We, like the early disciples, have to prepare for the fact that, in this life, being a Christian is a matter of denying yourself, giving up the rights over your whole life, and allowing God to use your life for what he wants it for. That's a clear decision. We invest our lives; we give up our lives; we sacrifice ourselves for his cause and for the well-being of other people. That can be really tough. What makes us do this, is our certainty. Verse 27.

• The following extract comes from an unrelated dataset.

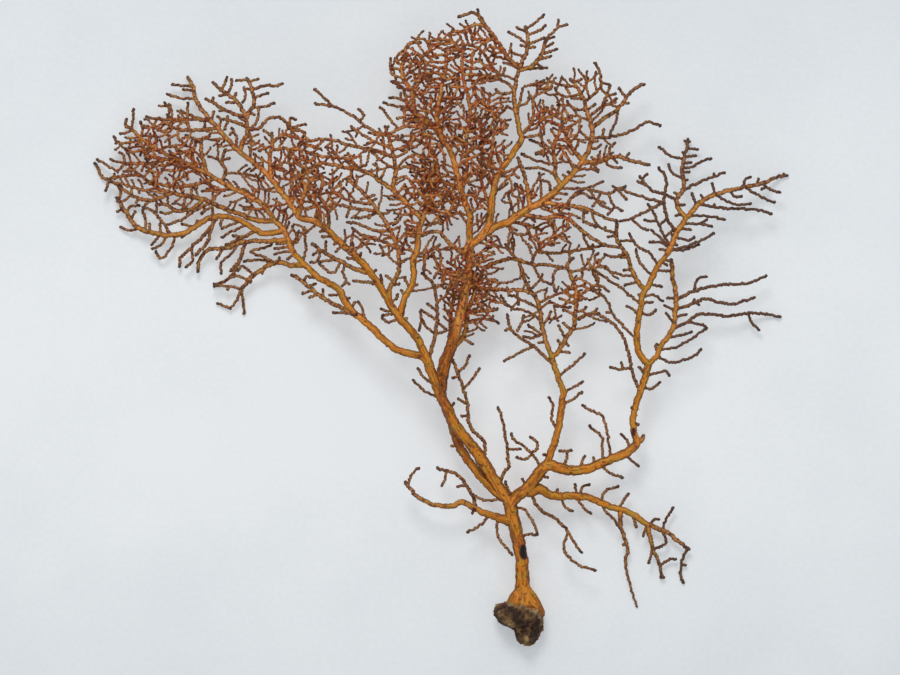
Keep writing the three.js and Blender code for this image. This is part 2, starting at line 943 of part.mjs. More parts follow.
function raisedPoints(route, rootHeight, lift) {
  const { length, shares } = sharesOf(route.places);
  const tip = route.places[route.places.length - 1];
  const lean = (chance(tip.x, tip.y) * 2 - 1) * Math.min(MOST_LEAN, LEAN_SHARE * length);
  const heights = [rootHeight, ...(route.heights || [rootHeight + lean])];
  const lowest = along(route.widths, 1) / 2;
  return route.places.map((place, i) => {
    const rise = THREE.MathUtils.smoothstep(shares[i], 0, ROOT_RUN);
    const fall = route.restsAtTip ? 1 - THREE.MathUtils.smoothstep(shares[i], 1 - ROOT_RUN, 1) : 1;
    const height = along(heights, shares[i]) + lift * rise * fall;
    const floor = route.restsAtTip && shares[i] === 1 ? 0 : lowest;
    return new THREE.Vector3(place.x, place.y, Math.max(height, floor));
  });
}

function placeRoute(route, carriers, rootLimb, others) {
  const isFirst = route.limb.routes[0] === route;
  if (carriers.length > 0) {
    const root = nearestOn(carriers, route.places[0]);
    route.rootHeight = root.point.z;
    route.places[0] = root.point.clone().setZ(0);
  } else {
    route.rootHeight = HOLDFAST_HEIGHT;
  }
  route.clear = -Infinity;
  for (const lift of isFirst ? [0] : LIFTS) {
    const points = raisedPoints(route, route.rootHeight, lift);
    const clear = clearanceOf(samplesOf(route, points), others, points[0], rootLimb);
    const isLow = points.every((point) => point.z <= HIGHEST);
    if (isLow && route.clear < CLEARANCE && clear > route.clear) {
      route.points = points;
      route.clear = clear;
    }
  }
  others.push(...samplesOf(route, route.points));
}

function placeAll(limbs) {
  const placed = [];
  const byName = new Map(limbs.map((limb) => [limb.name, limb]));
  const passes = [(route) => !route.isTwig, (route) => route.isTwig];
  for (const belongs of passes) {
    for (const limb of limbs) {
      const parent = byName.get(limb.parent);
      for (const route of limb.routes.filter(belongs)) {
        const isFirst = limb.routes[0] === route;
        const carrier = isFirst ? parent : limb;
        const carriers = carrier ? carrier.routes.filter((other) => other.points) : [];
        placeRoute(route, carriers, limb.parent, placed);
      }
    }
  }
}

// Leaves out places that a straight run passes within a tolerance
function thinned(points, tolerance) {
  const keep = new Set([0, points.length - 1]);
  const spans = [[0, points.length - 1]];
  while (spans.length > 0) {
    const [from, to] = spans.pop();
    const line = new THREE.Line3(points[from], points[to]);
    let worst = { distance: 0 };
    for (let i = from + 1; i < to; i += 1) {
      const near = line.closestPointToPoint(points[i], true, new THREE.Vector3());
      const distance = near.distanceTo(points[i]);
      if (distance > worst.distance) {
        worst = { distance, index: i };
      }
    }
    if (worst.distance > tolerance) {
      keep.add(worst.index);
      spans.push([from, worst.index], [worst.index, to]);
    }
  }
  return [...keep].sort((a, b) => a - b).map((index) => ({ point: points[index], index }));
}

function facetingOf(width) {
  return SIDES_BY_WIDTH.find((row) => width < row.below);
}

// Rings of points round a route, each level across its direction
function ringsOf(route, grow) {
  const { sides, swell, tolerance } = facetingOf(route.widths[0]);
  const kept = thinned(route.points, tolerance);
  const { shares } = sharesOf(route.points);
  const outward = grow / Math.cos(Math.PI / sides);
  const up = new THREE.Vector3(0, 0, 1);
  return kept.map(({ point, index }, i) => {
    const before = kept[Math.max(i - 1, 0)].point;
    const after = kept[Math.min(i + 1, kept.length - 1)].point;
    const forward = after.clone().sub(before).normalize();
    const side = forward.clone().cross(up).normalize();
    const top = side.clone().cross(forward);
    const isTip = i === kept.length - 1;
    const centre = point.clone().addScaledVector(forward, isTip ? grow : 0);
    const taper = isTip && route.isTwig ? TIP_SHARE : 1;
    const radius = (along(route.widths, shares[index]) / 2) * swell * taper + outward;
    const ring = [];
    for (let k = 0; k < sides; k += 1) {
      const angle = Math.PI / 2 + (k / sides) * Math.PI * 2 + (sides % 2 ? 0 : Math.PI / sides);
      const across = side.clone().multiplyScalar(Math.cos(angle) * radius);
      ring.push(centre.clone().add(across).addScaledVector(top, Math.sin(angle) * radius));
    }
    return ring;
  });
}

function closedTube(rings) {
  const sides = rings[0].length;
  const positions = rings.flat().flatMap((point) => [point.x, point.y, Math.max(point.z, 0)]);
  const triangles = [];
  for (let i = 1; i < rings.length; i += 1) {
    const low = (i - 1) * sides;
    const high = i * sides;
    for (let k = 0; k < sides; k += 1) {
      const next = (k + 1) % sides;
      triangles.push(low + k, low + next, high + next);
      triangles.push(low + k, high + next, high + k);
    }
  }
  const last = (rings.length - 1) * sides;
  for (let k = 1; k < sides - 1; k += 1) {
    triangles.push(0, k + 1, k);
    triangles.push(last, last + k, last + k + 1);
  }
  return solidFrom(positions, triangles);
}

function solidFrom(positions, triangles) {
  const vertProperties = new Float32Array(positions);
  const triVerts = new Uint32Array(triangles);
  let solid = new wasm.Manifold(new wasm.Mesh({ numProp: 3, vertProperties, triVerts }));
  if (solid.volume() < 0) {
    const flipped = triVerts.map((_, i) => triVerts[i - (i % 3) + (2 - (i % 3))]);
    solid = new wasm.Manifold(new wasm.Mesh({ numProp: 3, vertProperties, triVerts: flipped }));
  }
  return solid;
}

function geometryOf(solid) {
  const mesh = solid.getMesh();
  const geometry = new THREE.BufferGeometry();
  geometry.setAttribute('position', new THREE.BufferAttribute(new Float32Array(mesh.vertProperties), 3));
  geometry.setIndex(new THREE.BufferAttribute(new Uint32Array(mesh.triVerts), 1));
  geometry.computeVertexNormals();
  return geometry;
}

function largestPiece(solid) {
  const pieces = solid.decompose();
  return pieces.reduce((best, piece) => (piece.volume() > best.volume() ? piece : best));
}

// How far the stone's skin swells at a point of a ball half a unit in radius
function swellAt(point) {
  const [first, second, third] = STONE_WAVES.map((wave) => point.dot(wave));
  return 1 + STONE_RELIEF * (Math.sin(first) + Math.sin(second + 1)) * Math.cos(third);
}

// One rough lump: a faceted ball with ridges and hollows that depend on direction
function lumpOf({ place, size, highest }) {
  const centre = placeAt(place).setZ(highest - size.z / 2);
  const source = new THREE.IcosahedronGeometry(0.5, STONE_DETAIL).getAttribute('position');
  const found = new Map();
  const positions = [];
  const triangles = [];
  for (let i = 0; i < source.count; i += 1) {
    const point = new THREE.Vector3().fromBufferAttribute(source, i);
    const key = point.toArray().map((value) => value.toFixed(4)).join(' ');
    if (!found.has(key)) {
      found.set(key, found.size);
      const skin = point.clone().multiply(size).multiplyScalar(swellAt(point)).add(centre);
      positions.push(...skin.toArray());
    }
    triangles.push(found.get(key));
  }
  return solidFrom(positions, triangles);
}

// The stone rests on the flat where it broke off, which is cut across its underside
function makeStone() {
  const lumps = STONE_LUMPS.map(lumpOf);
  return wasm.Manifold.union(lumps).trimByPlane([0, 0, 1], 0);
}

// The stone with room round it, so that the holdfast meets it face to face
function stoneGrown(stone) {
  const box = stone.boundingBox();
  const low = new THREE.Vector3(...box.min);
  const high = new THREE.Vector3(...box.max);
  const size = high.clone().sub(low);
  const middle = high.clone().add(low).multiplyScalar(0.5);
  const scale = size.toArray().map((length) => 1 + (2 * JOINT_GAP) / length);
  return stone.translate(middle.clone().negate().toArray()).scale(scale).translate(middle.toArray());
}

// How far the tip of a route stands, seen from above, from every other route
function roomAtTip(route, others) {
  const tip = route.points[route.points.length - 1];
  const rooms = others.filter((other) => other !== route).map((other) => nearestOn([other], tip).distance);
  return Math.min(...rooms);
}

// Short twigs inside the fan are left out of the solids, and those on its open edges stay
function chooseSolidRoutes(limbs) {
  const routes = limbs.flatMap((limb) => limb.routes);
  for (const route of routes) {
    const { length } = sharesOf(route.points);
    const isOpen = length >= SHORT_TWIG && roomAtTip(route, routes) >= OPEN_ROOM;
    route.isSolid = !route.isTwig || (route.clear >= JOINT_GAP && (length >= LONG_TWIG || isOpen));
  }
}

function limbSolid(limb, grow) {
  const tubes = limb.routes.filter((route) => route.isSolid).map((route) => closedTube(ringsOf(route, grow)));
  return wasm.Manifold.union(tubes).simplify(MERGE_TOLERANCE);
}

function boxesMeet(first, second) {
  const a = first.boundingBox();
  const b = second.boundingBox();
  return [0, 1, 2].every((axis) => a.min[axis] <= b.max[axis] && b.min[axis] <= a.max[axis]);
}

function meshOf(name, solid, finish) {
  const material = new THREE.MeshStandardMaterial({ ...finish, metalness: 0 });
  const mesh = new THREE.Mesh(geometryOf(solid), material);
  mesh.name = name;
  return mesh;
}

function buildFan() {
  const fan = new THREE.Group();
  const limbs = readLimbs(LIMBS);
  placeAll(limbs);
  chooseSolidRoutes(limbs);
  const stone = makeStone();
  fan.add(meshOf('stone', stone, STONE_FINISH));
  const keptClear = [stoneGrown(stone)];
  for (const limb of limbs) {
    let solid = limbSolid(limb, 0);
    for (const space of keptClear.filter((other) => boxesMeet(solid, other))) {
      solid = solid.subtract(space);
    }
    const finish = limb.routes[0].widths[0] > STEM_WIDTH ? STEM_FINISH : TWIG_FINISH;
    fan.add(meshOf(limb.name, largestPiece(solid), finish));
    keptClear.push(limbSolid(limb, JOINT_GAP));
  }
  return fan;
}

export default buildFan();
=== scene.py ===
"""A dried sea fan lying flat on its drooping tips and on the loose stone that it grew on.

Lengths are in millimetres until a mesh is made. The fan is seen from straight above.
"""
import json
import math

import bmesh
import bpy
import numpy as np
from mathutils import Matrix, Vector, noise

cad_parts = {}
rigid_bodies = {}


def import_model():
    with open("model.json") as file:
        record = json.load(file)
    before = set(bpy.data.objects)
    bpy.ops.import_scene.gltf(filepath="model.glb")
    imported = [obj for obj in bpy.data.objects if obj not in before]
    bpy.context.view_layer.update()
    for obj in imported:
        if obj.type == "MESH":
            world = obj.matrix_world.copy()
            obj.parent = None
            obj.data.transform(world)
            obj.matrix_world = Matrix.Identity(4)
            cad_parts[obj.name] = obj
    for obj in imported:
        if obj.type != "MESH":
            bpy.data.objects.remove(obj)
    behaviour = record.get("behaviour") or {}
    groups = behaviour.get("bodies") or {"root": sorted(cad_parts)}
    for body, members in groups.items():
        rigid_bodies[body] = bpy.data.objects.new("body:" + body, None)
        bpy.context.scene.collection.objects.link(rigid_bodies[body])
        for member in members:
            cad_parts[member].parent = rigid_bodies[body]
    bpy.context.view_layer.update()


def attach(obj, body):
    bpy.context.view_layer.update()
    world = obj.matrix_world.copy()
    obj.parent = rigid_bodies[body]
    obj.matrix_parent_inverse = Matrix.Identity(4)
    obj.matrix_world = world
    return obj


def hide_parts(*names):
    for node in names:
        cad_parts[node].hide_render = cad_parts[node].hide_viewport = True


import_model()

MM = 0.001

# The grid that the routes are drawn on, seen from above, x to the right and y down
GRID_STEP = 0.5
ORIGIN_COLUMN = 521
ORIGIN_ROW = 615

# Sizes of the fan
TWIG_WIDTH = 1.6
HOLDFAST_HEIGHT = 9.5
HOLDFAST_WIDTH = 8

# How routes keep clear of each other: the gap that is enough, how far apart the samples are, the share
# of a run over which it rises, the lifts that are tried, the highest place, and where a root is free
CLEARANCE = 0.7
SAMPLE_STEP = 1.5
ROOT_RUN = 0.4
LIFTS = (0, 2, -2, 4, -4, 6, -6, 8, -8, 10, -10)
HIGHEST = 46
ROOT_FREE_RADIUS = 6

# A twig leans up or down by this much at most, and by this share of its length
MOST_LEAN = 3
LEAN_SHARE = 0.22

# A limb that grows on from the end of another starts this many radii inside it
LEAD_REACH = 2.0

# How finely a route is read before it gets its even points, and the fewest points that it gets
CURVE_STEPS = 10
FEWEST_POINTS = 5

# Surface of the branches. A route wider than STEM_LIMIT is a stem, and the wider it is, the more sides
# it has. The steps lie along a run, and both its ends close in a dome.
STEM_LIMIT = 2.3
TWIG_STEP = 0.38
STEM_STEP = 0.42
TRUNK_STEP = 0.32
TWIG_SIDES = 6
STEM_SIDES = ((3.2, 10), (5.0, 16), (7.0, 24), (99.0, 40))
DOME_REACH = 0.985

# How much is trimmed off the radius to make room for bumps and knobs, and the radii where one trim
# gives way to the next
TWIG_TRIM = 0.2
STEM_TRIM = 0.26
TRUNK_TRIM = 0.1
STEM_BAND = (0.9, 1.5)
TRUNK_BAND = (2.2, 2.8)

# How the radius swells along a run: the lengths of its waves, and how deep they are
STEM_SWELL = ((19.0, 11.0, 6.5), 0.05)
TWIG_SWELL = ((6.1, 3.7, 2.6), 0.08)

# How much wider a run is at its root, and within what distance. A twig has a thin neck beyond that, and
# a swelling near its tip. A root is never wider than its carrier, apart from what its own core needs.
STEM_FLARE = (0.45, 2.6)
TWIG_FLARE = (0.6, 0.7)
TWIG_NECK = (0.82, 3.0)
TWIG_KNOB = (0.12, 1.1, 0.8)
ROOT_FIT = 0.97

# How a run sways off its drawn line: the lengths of its waves, the most in all and for each
# millimetre of its length, and how gently it starts
SWAY_WAVES = (9.0, 5.3, 3.1)
SWAY_MOST = 0.35
SWAY_SHARE = 0.02
SWAY_EASE = 4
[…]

‘The Son of Man is going to come in his Father's glory with his angels. And then he will reward each person according to what they have done.’

Matthew 16:27, NIV

The first coming and our lives now, don't make any sense without the Second Coming where the rewards come, vindication comes and the Kingdom comes in full power. We await that day. “Your kingdom come; your will be done on earth as it is done in heaven” so we are called to pray in the Lord's prayer. That is expressed beautifully here, in Jesus' explanation of first coming, his death, his resurrection, living as disciples and then his Second Coming in his Father's glory. Thanks for reading.

Study Questions

The following questions have been provided to facilitate discussion or further reflection. Please feel free to answer any, or all the questions. Each question has been assigned a category to help guide you.

  • Exploring Faith
    Exploring Faith
    1. Do you focus on the present, rather than eternity?
  • Discipleship
    1. Do you identify with Peter who sometimes got things wrong and yet at others, so right?
    2. What do you understand about the need for self-denial? Give examples.
  • Further Study
    Further Study
    1. How do you understand living between the two comings of Christ? Does it help you?